Wisconsin Center for Affective Science

The Emotion Center is focused on the social and psychobiological contributions to affective style.  Affective style refers to a broad range of individual differences in emotion-related processes.  Such individual differences are hypothesized to play a key role in governing vulnerability to psychopathology.

Affective Style: Social and Psychobiological Substrates

The distal and proximal influences on the development of internalizing disorders and behavioral inhibition are central features of our research, along with a focus on the underlying neural circuitry associated with these characteristics, with a particular emphasis on prefrontal cortex, the amygdala and the HPA axis.

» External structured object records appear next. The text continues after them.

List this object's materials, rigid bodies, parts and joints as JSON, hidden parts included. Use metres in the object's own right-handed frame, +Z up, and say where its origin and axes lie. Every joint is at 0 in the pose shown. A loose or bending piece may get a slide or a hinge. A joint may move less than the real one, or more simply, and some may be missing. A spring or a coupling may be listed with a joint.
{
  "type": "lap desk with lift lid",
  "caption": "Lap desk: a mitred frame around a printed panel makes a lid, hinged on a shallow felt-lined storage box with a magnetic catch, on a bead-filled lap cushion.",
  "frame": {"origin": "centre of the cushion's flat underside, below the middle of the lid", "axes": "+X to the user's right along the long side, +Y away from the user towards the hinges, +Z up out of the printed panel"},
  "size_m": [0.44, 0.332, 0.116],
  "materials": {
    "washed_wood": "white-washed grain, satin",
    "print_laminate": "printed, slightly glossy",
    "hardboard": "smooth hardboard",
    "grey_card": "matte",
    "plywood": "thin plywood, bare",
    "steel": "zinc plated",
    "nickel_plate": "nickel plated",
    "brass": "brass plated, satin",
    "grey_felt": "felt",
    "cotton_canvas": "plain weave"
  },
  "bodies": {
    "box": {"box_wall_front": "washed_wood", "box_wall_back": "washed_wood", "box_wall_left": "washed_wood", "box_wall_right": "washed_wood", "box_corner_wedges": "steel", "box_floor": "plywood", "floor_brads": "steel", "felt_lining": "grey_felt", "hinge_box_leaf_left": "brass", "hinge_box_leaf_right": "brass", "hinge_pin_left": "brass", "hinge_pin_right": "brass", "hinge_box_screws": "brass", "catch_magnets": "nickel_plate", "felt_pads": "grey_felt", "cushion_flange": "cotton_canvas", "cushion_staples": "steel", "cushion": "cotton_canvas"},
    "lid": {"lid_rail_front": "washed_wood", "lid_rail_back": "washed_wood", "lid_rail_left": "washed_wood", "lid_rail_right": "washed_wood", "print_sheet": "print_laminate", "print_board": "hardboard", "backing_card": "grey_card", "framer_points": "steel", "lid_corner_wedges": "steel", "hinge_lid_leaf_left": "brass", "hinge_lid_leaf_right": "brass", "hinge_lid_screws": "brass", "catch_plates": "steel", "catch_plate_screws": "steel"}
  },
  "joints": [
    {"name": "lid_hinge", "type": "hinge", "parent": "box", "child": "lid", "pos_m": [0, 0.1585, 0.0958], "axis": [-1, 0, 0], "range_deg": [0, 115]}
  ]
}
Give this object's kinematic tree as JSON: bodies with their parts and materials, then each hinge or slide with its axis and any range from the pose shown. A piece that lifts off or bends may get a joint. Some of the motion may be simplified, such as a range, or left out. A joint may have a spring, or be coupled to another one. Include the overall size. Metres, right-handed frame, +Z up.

An important component of affective style is the time course of affective responding, particularly the recovery function following a negative event.  This we have described as affective chronometry and a number of proposed studies will further develop this concept and explore its neural substrates and behavioral correlates.  Common measures are included in every Center project to facilitate comparisons across studies.

Our Center consists of four projects that are supported by three cores. 

  • In Project I (Davidson), we will examine the neural circuitry underlying individual differences in affective chronometry in both normal individuals and patients with affective disorders using a variety of techniques including quantitative brain electrical activity measures, positron emission tomography and functional magnetic resonance imaging.
  • In Project II (Kalin), we will characterize the detailed circuitry underlying fearful temperaments in rhesus monkeys using reversible inactivation techniques to examine the contribution of the amygdala to this behavior.  The roles of glutamate and GABA in the amygdala will be explored with intraamygdaloid infusions of agonists and antagonists.
  • In Project III (Goldsmith), we will examine a battery of central and autonomic psychophysiological measures related to affective style in monozygotic (MZ) and dizygotic (DZ) twin children.  A second component of this project will involve more intensive study of a sample of MZ and DZ twins selected to be at-risk for internalizing disorders.
  • Project IV (Essex) will continue to be carried out in conjunction with the Wisconsin Family and Work Project, a study that began in 1989 with 570 families.  This project will examine early individual and family context factors that predict behavioral, observational and physiological measures of temperament during the preschool years.  Relations between these early social factors and individual child characteristics and biological measures will also be examined.

These projects will be supported by the Administrative Core, a behavioral Assessment Core and a Biological Measures Core.  This Center will continue to significantly advance our understanding of the social, psychological and biological bases of individual differences in affective style and will yield important new information that will facilitate our understanding of emotion disorders.